Former Manchester United midfielder Roy Keane is to become the highest profile ex-player to take up refereeing, Football Association papers have revealed. Keane, who has taken several refereeing examinations since being sacked by Ipswich in January, could even be fast tracked into the Premier League in time for the 2011/12 season, according the documents seen by United Rant.
Keane’s promotion is part of the FA’s increasingly hardline stance on the organisation’s ‘Respect’ campaign, underlined by the five-match touchline ban handed to Sir Alex Ferguson last month. The United manager will sit out Saturday’s trip to West Ham United and three further matches, including the FA Cup semi-final against Manchester City at Wembley.

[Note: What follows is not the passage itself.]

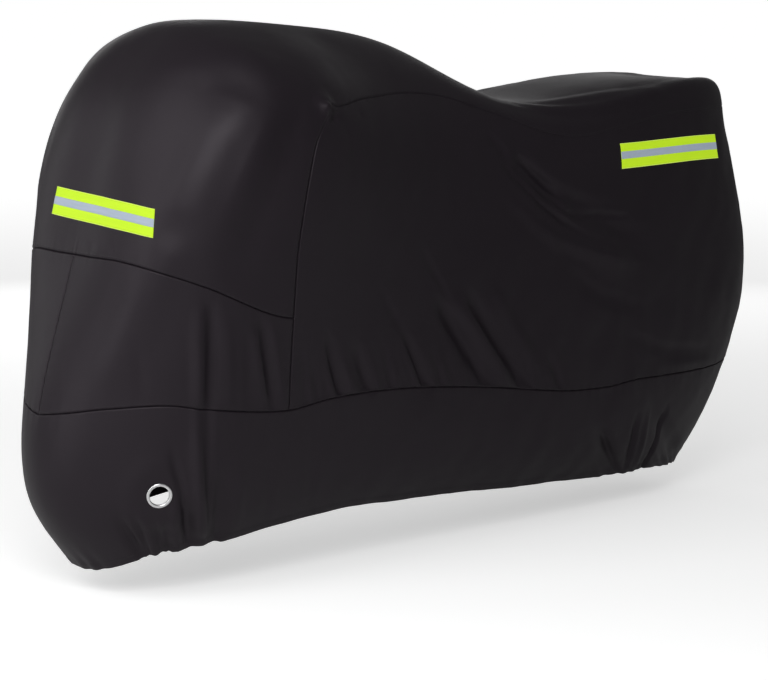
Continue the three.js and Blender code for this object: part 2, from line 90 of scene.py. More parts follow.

Keane’s extraordinary appointment opens up the possibility that the 39-year-old former player could even take charge of fixtures involving United next season. Rant understands that there will be no special restrictions in the Irishman’s officiating role.

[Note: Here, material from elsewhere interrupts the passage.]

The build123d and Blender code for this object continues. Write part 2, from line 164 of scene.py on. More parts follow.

In papers seen by Rant this week, Keane’s refereeing performances in the Suffolk and County League since January (pictured, above) are described as “among the best seen” by a rookie official. Occupying the eighth rung on the non-League football pyramid, the Sussex League has enabled Keane to remain at his family home in Woodbridge, Suffolk, while training.
“Keane demonstrates a gravitas rarely seen [in a match official] … as a former player he commands the pitch with authority and it is obvious that players respect his decisions,” continues the report. “Keane’s understanding of the game is first-rate.”

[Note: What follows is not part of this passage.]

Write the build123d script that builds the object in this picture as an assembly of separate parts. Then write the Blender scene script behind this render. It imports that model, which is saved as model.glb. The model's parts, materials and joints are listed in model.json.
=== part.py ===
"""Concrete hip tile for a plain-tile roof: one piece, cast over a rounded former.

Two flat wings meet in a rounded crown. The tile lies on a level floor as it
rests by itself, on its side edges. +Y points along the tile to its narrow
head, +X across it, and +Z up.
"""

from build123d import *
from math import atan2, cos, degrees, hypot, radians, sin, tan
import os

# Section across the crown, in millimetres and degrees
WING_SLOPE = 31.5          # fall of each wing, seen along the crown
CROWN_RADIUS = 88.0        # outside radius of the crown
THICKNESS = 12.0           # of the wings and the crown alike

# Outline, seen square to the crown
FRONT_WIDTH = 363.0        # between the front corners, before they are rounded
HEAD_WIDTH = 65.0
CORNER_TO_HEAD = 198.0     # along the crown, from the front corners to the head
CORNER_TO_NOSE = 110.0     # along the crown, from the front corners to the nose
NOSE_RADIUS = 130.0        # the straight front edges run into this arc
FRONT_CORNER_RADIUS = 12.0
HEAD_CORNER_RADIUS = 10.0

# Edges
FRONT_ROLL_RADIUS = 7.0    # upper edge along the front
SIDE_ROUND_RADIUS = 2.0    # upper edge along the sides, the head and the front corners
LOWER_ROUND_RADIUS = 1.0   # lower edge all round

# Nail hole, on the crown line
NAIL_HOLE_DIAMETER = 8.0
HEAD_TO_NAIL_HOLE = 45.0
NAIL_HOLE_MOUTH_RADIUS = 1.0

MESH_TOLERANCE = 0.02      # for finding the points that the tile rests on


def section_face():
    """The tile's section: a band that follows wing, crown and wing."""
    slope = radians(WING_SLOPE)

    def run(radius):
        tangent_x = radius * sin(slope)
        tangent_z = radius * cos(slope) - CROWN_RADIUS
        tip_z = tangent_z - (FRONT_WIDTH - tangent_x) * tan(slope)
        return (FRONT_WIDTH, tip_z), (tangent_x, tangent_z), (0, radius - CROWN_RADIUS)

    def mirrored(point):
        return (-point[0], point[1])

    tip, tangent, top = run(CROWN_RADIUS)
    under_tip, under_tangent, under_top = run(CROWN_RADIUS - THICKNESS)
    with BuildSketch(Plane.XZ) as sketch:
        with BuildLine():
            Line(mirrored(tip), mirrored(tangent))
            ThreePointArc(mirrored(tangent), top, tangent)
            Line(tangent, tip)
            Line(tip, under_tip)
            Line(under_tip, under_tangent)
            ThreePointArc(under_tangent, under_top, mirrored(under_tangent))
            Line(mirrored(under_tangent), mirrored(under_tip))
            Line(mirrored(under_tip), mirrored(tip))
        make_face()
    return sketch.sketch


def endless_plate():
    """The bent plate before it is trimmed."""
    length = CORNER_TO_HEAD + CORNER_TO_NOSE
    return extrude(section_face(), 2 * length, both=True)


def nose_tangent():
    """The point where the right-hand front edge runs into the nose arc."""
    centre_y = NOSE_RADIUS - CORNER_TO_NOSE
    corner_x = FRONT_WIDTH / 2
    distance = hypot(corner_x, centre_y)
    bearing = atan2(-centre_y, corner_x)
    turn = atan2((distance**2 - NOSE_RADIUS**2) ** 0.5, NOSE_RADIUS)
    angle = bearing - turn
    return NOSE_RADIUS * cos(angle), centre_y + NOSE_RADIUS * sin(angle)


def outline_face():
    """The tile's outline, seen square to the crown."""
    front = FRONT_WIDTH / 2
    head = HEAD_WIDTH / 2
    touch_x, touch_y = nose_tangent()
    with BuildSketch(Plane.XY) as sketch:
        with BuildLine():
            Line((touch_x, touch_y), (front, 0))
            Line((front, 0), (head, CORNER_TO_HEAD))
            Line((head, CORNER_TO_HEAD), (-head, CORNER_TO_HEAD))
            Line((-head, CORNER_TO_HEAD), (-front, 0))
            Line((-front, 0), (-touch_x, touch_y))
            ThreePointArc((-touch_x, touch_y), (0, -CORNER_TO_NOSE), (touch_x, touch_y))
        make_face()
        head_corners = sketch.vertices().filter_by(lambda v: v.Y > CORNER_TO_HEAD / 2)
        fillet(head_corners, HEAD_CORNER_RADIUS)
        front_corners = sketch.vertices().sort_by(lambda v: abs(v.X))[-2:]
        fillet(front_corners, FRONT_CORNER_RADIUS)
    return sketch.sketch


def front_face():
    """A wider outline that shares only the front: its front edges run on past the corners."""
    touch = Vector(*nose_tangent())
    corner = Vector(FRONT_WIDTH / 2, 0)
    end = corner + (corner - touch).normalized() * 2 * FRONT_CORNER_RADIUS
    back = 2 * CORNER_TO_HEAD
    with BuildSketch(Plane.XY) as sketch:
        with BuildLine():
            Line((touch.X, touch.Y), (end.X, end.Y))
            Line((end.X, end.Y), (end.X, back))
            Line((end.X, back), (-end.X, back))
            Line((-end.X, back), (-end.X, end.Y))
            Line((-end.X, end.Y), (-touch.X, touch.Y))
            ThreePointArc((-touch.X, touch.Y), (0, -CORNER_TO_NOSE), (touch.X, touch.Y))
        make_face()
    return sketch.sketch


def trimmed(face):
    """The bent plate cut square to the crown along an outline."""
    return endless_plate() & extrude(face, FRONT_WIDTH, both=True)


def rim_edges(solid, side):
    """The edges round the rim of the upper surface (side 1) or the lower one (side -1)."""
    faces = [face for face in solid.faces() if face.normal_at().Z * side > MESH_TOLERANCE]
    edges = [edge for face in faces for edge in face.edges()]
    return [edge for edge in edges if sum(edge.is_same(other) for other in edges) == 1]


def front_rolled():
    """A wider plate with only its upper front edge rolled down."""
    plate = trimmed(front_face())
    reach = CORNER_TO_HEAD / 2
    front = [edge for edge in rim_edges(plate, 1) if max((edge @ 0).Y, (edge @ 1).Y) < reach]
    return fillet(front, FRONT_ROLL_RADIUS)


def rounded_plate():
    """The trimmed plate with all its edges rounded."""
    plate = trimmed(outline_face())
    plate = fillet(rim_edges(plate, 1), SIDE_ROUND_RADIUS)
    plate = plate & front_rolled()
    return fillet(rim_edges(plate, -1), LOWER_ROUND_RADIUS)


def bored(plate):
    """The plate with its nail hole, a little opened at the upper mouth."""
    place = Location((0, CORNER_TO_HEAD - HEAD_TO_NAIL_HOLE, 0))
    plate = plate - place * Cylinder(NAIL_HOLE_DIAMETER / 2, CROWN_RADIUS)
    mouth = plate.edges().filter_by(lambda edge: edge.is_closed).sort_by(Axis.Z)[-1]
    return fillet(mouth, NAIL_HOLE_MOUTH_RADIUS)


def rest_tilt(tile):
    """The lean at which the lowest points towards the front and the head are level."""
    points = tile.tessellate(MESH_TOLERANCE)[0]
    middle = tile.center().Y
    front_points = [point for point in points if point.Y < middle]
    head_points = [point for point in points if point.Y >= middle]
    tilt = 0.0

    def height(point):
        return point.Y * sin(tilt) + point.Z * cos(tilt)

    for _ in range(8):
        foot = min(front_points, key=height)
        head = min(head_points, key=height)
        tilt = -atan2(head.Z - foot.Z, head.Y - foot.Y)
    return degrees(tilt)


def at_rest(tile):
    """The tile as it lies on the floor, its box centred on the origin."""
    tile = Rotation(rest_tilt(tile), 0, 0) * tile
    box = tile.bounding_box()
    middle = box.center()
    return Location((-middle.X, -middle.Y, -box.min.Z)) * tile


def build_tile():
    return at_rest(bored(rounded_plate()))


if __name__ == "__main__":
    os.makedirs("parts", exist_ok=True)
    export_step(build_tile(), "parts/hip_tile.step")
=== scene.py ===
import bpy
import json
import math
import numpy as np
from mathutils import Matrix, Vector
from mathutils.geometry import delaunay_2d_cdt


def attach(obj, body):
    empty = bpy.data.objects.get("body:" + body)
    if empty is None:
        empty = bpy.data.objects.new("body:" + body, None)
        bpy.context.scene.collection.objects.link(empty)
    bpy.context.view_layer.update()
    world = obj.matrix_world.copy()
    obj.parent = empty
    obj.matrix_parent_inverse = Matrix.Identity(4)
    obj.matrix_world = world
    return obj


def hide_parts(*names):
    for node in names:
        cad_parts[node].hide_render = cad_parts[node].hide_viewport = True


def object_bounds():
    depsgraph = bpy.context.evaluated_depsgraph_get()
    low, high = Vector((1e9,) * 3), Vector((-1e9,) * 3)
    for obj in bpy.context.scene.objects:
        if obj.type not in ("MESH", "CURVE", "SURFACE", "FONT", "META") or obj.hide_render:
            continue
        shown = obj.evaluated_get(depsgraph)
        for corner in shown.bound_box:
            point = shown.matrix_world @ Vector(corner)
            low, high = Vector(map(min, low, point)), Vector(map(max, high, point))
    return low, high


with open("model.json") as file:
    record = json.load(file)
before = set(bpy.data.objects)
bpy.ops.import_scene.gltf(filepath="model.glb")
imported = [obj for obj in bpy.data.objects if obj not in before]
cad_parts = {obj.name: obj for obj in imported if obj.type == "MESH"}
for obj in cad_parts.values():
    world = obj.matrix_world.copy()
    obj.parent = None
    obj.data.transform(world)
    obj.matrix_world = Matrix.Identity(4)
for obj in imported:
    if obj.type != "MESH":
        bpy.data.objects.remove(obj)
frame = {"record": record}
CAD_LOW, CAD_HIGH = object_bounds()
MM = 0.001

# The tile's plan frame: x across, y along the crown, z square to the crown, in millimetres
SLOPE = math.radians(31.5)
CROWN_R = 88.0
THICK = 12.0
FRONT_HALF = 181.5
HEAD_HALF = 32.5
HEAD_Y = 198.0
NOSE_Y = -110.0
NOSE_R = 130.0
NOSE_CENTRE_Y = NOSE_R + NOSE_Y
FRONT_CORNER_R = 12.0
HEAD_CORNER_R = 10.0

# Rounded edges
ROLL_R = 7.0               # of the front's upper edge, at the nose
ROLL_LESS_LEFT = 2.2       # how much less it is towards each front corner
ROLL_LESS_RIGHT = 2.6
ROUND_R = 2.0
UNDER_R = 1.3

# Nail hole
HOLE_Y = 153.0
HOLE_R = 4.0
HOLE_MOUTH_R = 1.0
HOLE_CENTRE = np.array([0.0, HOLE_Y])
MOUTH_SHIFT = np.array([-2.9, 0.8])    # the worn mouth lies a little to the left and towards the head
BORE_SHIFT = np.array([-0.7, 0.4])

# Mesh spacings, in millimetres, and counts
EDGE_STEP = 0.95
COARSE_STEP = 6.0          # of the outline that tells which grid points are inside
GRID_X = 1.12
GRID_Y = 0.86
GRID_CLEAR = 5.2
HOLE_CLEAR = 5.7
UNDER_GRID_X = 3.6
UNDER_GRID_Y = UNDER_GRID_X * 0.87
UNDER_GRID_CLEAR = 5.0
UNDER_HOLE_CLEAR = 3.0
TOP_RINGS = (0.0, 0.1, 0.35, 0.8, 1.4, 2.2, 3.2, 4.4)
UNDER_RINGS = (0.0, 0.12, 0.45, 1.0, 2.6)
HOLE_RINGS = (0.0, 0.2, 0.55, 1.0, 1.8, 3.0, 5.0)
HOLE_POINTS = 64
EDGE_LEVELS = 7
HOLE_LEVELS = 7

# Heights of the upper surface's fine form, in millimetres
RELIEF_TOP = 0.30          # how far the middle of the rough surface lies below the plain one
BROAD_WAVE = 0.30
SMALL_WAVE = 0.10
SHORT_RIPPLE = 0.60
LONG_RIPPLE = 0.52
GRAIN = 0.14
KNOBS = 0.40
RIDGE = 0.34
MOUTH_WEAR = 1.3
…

In the papers Keane scores highly on decision-making and discipline, although the former player is criticised for a “cavalier attitude” towards issuing cautions.
Professional Game Match Officials Limited (PGMOL), the body which represents officials in England’s top league, is yet to officially comment but in an off-the-record briefing sources at PGMOL told Rant that refereeing peers are firmly behind Keane’s rapid elevation. PGMOL believes that a high-profile ex-player will initiate a trickle down effect of respect for referees in the professional game.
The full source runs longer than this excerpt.